(Stored data entries)
╔══

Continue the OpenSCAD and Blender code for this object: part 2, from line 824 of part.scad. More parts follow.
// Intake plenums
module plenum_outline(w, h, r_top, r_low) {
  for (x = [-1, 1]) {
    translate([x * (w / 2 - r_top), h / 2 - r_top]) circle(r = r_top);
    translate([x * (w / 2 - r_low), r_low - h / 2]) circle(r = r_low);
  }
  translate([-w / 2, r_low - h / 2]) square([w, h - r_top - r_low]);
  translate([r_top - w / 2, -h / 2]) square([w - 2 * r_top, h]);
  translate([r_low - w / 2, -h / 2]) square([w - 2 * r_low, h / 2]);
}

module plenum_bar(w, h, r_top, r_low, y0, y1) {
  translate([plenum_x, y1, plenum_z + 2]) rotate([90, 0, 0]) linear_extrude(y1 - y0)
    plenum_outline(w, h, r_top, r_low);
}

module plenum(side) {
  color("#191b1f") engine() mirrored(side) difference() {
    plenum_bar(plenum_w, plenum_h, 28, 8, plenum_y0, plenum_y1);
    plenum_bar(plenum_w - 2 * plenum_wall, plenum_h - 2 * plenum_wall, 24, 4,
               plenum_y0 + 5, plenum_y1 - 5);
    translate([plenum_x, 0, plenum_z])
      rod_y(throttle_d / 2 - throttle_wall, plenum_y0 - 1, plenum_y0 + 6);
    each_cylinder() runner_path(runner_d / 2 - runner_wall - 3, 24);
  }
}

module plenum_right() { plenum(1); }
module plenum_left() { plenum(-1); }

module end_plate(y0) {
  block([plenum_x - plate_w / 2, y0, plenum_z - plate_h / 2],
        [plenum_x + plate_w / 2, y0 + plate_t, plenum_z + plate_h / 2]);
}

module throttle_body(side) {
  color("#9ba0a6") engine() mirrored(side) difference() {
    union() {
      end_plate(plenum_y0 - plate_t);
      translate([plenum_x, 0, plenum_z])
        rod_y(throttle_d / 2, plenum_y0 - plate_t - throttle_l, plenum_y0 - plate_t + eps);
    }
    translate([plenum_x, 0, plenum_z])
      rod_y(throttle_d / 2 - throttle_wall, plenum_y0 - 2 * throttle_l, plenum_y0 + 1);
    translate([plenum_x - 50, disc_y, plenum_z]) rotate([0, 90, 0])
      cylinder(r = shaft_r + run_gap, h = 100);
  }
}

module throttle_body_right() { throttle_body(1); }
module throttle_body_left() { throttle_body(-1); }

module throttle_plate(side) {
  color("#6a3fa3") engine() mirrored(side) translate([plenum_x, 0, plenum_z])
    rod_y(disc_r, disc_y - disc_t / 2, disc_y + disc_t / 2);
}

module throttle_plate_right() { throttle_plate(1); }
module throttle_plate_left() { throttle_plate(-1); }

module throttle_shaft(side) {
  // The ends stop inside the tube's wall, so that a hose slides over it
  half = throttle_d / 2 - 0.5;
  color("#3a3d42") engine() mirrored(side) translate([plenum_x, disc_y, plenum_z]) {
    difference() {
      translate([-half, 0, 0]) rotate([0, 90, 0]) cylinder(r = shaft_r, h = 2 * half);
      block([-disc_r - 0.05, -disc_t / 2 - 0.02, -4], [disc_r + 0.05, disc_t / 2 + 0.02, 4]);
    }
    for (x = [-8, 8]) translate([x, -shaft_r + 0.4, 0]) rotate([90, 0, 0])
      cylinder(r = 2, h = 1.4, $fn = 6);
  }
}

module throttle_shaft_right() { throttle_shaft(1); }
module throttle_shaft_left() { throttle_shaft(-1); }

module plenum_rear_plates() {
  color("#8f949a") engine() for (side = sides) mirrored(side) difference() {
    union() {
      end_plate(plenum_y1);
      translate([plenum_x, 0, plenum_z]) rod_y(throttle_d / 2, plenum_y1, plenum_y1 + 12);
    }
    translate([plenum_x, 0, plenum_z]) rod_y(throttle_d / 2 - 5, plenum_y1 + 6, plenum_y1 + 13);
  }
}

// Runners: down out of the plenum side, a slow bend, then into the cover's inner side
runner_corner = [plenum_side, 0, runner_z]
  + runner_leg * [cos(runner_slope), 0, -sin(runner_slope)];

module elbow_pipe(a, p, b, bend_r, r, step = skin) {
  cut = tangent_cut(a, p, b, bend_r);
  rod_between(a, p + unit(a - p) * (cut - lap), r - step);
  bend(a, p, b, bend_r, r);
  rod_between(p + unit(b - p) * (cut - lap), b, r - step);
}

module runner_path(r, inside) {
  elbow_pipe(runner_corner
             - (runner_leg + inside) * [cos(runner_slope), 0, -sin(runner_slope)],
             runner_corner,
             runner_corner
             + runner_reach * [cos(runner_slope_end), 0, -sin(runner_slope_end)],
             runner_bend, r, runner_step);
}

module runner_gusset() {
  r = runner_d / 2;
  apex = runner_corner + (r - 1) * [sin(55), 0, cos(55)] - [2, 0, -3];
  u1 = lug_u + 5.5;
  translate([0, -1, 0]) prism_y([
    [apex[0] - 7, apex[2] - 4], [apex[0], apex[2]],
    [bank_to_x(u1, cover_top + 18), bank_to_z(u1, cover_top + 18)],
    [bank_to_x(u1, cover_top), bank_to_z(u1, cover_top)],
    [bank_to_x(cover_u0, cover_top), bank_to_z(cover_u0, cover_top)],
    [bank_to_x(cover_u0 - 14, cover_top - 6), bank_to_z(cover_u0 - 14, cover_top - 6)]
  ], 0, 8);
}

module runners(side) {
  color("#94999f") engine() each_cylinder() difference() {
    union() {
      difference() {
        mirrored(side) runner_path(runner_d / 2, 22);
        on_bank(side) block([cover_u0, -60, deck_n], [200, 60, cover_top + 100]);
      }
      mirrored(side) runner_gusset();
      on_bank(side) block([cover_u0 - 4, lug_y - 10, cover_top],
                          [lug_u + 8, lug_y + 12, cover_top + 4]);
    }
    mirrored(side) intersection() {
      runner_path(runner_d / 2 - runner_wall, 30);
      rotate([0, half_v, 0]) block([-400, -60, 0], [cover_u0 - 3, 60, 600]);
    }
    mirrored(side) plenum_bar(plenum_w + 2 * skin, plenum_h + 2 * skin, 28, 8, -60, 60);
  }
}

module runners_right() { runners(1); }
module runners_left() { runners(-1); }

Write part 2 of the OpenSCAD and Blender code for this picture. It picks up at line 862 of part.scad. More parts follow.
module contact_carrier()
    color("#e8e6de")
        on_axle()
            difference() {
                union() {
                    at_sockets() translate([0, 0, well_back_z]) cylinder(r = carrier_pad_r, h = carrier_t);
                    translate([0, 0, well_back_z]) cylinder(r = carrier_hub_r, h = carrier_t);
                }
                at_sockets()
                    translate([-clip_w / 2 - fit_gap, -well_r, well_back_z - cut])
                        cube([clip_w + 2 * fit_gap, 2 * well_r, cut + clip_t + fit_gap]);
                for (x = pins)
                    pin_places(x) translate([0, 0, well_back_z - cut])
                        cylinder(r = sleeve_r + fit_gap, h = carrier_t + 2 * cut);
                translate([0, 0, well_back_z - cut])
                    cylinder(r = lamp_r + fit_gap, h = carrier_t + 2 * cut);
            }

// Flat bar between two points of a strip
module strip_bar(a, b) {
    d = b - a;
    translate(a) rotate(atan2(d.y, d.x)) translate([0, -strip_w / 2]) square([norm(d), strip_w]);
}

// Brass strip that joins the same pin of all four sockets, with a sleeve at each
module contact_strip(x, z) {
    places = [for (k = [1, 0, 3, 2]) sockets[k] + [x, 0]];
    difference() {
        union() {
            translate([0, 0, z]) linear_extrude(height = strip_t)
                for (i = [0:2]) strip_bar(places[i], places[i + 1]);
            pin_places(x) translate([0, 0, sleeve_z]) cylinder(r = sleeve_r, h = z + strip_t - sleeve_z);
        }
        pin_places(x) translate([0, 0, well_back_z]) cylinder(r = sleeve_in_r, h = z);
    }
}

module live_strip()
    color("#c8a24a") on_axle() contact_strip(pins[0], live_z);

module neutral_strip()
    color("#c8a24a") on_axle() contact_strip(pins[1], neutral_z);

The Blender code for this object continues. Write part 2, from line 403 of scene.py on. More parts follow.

╚══

### Stated goal
In the records above, collect each line with "follow".

### Correct result
Continue the OpenSCAD and Blender code for this object: part 2, from line 824 of part.scad. More parts follow.
Write part 2 of the OpenSCAD and Blender code for this picture. It picks up at line 862 of part.scad. More parts follow.
The Blender code for this object continues. Write part 2, from line 403 of scene.py on. More parts follow.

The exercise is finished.